- **Supplied material**
───
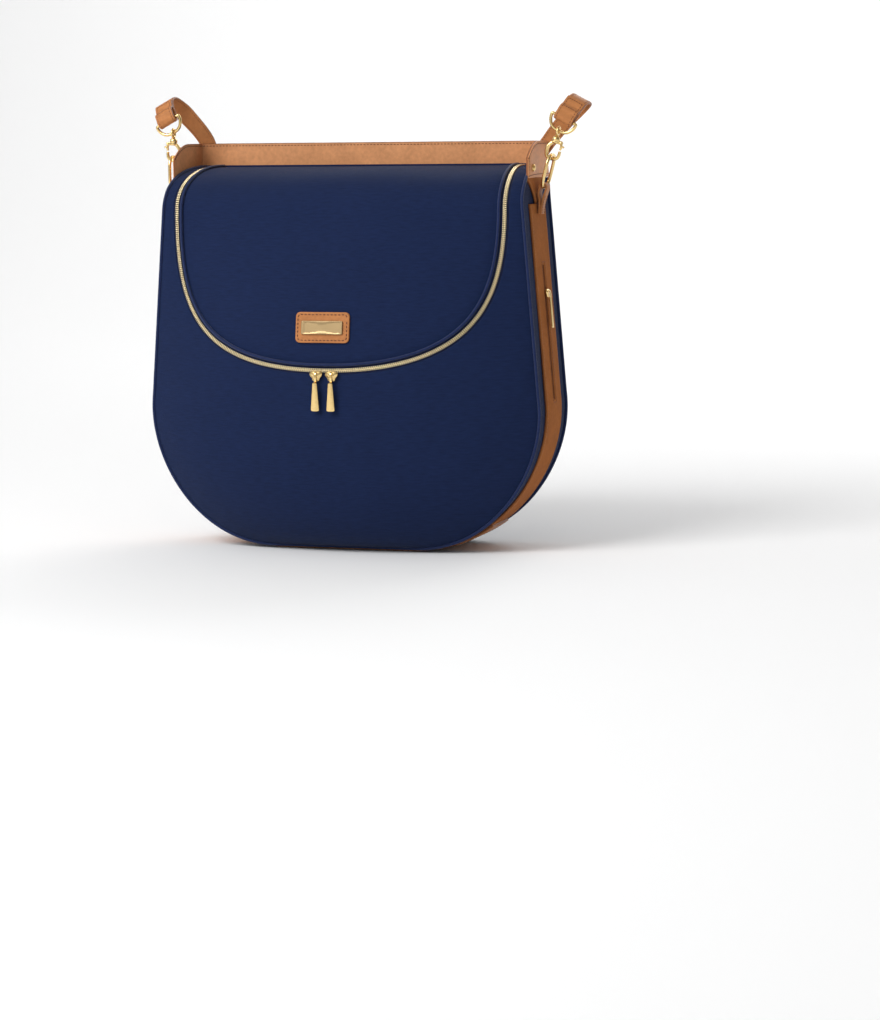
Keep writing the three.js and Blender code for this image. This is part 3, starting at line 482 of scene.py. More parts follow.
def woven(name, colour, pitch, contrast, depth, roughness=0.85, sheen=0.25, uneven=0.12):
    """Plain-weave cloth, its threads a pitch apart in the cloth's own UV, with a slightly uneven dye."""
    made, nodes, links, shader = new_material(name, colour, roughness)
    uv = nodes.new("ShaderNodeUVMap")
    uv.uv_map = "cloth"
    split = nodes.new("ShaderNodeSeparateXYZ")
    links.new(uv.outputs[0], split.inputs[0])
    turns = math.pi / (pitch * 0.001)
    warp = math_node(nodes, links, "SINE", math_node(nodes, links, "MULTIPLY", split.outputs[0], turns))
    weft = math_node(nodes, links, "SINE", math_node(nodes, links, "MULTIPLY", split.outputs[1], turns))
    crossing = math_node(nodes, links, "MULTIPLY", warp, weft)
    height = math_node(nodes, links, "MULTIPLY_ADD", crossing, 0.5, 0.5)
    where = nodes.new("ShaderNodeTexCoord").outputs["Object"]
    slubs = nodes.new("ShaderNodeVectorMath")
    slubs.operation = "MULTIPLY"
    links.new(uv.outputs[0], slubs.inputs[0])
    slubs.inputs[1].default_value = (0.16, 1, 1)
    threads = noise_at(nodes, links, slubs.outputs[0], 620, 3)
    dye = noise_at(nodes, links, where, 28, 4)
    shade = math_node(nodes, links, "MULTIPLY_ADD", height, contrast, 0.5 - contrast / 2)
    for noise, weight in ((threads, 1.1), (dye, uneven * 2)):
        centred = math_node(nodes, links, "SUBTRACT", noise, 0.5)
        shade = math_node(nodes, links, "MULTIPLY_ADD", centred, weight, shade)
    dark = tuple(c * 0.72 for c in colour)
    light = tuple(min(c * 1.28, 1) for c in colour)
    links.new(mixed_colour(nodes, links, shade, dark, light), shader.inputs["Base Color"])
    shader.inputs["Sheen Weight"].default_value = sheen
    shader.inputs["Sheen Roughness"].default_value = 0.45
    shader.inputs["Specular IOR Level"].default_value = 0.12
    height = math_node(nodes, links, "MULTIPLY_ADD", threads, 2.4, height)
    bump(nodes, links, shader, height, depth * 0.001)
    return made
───
- **Stated exercise**
Print all of the data exactly as it was given.

- **Solution to the exercise**
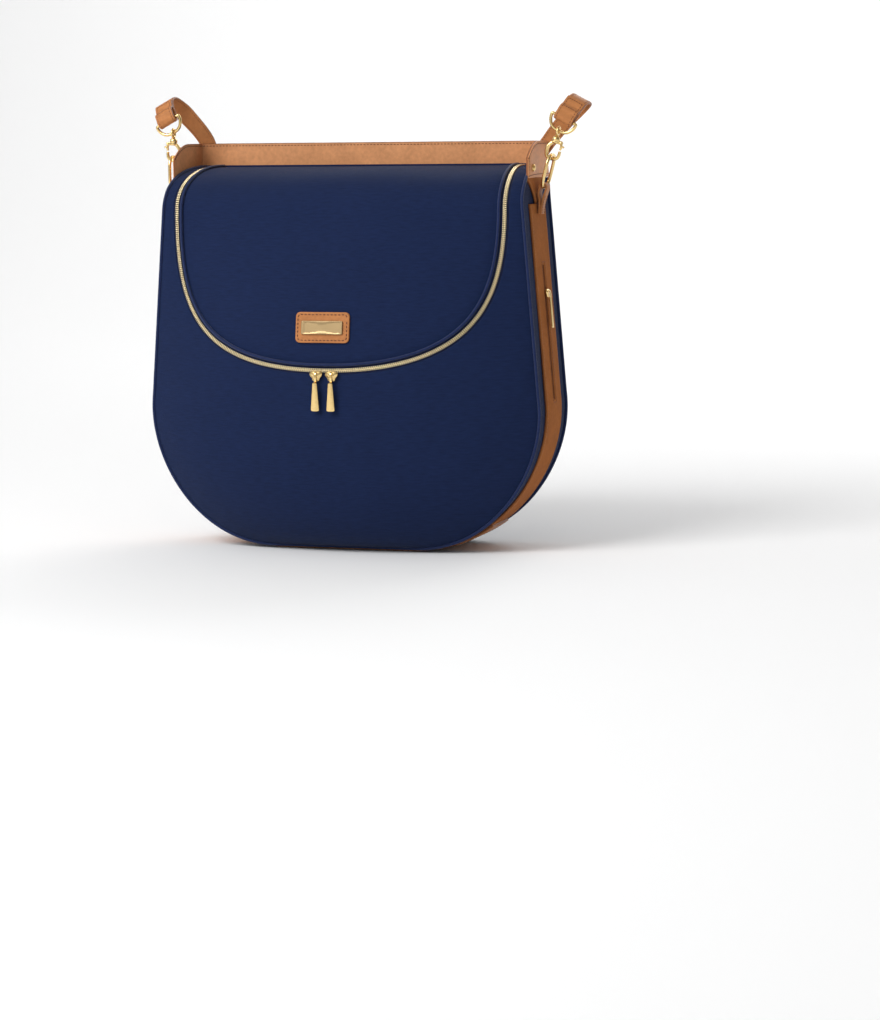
Keep writing the three.js and Blender code for this image. This is part 3, starting at line 482 of scene.py. More parts follow.
def woven(name, colour, pitch, contrast, depth, roughness=0.85, sheen=0.25, uneven=0.12):
    """Plain-weave cloth, its threads a pitch apart in the cloth's own UV, with a slightly uneven dye."""
    made, nodes, links, shader = new_material(name, colour, roughness)
    uv = nodes.new("ShaderNodeUVMap")
    uv.uv_map = "cloth"
    split = nodes.new("ShaderNodeSeparateXYZ")
    links.new(uv.outputs[0], split.inputs[0])
    turns = math.pi / (pitch * 0.001)
    warp = math_node(nodes, links, "SINE", math_node(nodes, links, "MULTIPLY", split.outputs[0], turns))
    weft = math_node(nodes, links, "SINE", math_node(nodes, links, "MULTIPLY", split.outputs[1], turns))
    crossing = math_node(nodes, links, "MULTIPLY", warp, weft)
    height = math_node(nodes, links, "MULTIPLY_ADD", crossing, 0.5, 0.5)
    where = nodes.new("ShaderNodeTexCoord").outputs["Object"]
    slubs = nodes.new("ShaderNodeVectorMath")
    slubs.operation = "MULTIPLY"
    links.new(uv.outputs[0], slubs.inputs[0])
    slubs.inputs[1].default_value = (0.16, 1, 1)
    threads = noise_at(nodes, links, slubs.outputs[0], 620, 3)
    dye = noise_at(nodes, links, where, 28, 4)
    shade = math_node(nodes, links, "MULTIPLY_ADD", height, contrast, 0.5 - contrast / 2)
    for noise, weight in ((threads, 1.1), (dye, uneven * 2)):
        centred = math_node(nodes, links, "SUBTRACT", noise, 0.5)
        shade = math_node(nodes, links, "MULTIPLY_ADD", centred, weight, shade)
    dark = tuple(c * 0.72 for c in colour)
    light = tuple(min(c * 1.28, 1) for c in colour)
    links.new(mixed_colour(nodes, links, shade, dark, light), shader.inputs["Base Color"])
    shader.inputs["Sheen Weight"].default_value = sheen
    shader.inputs["Sheen Roughness"].default_value = 0.45
    shader.inputs["Specular IOR Level"].default_value = 0.12
    height = math_node(nodes, links, "MULTIPLY_ADD", threads, 2.4, height)
    bump(nodes, links, shader, height, depth * 0.001)
    return made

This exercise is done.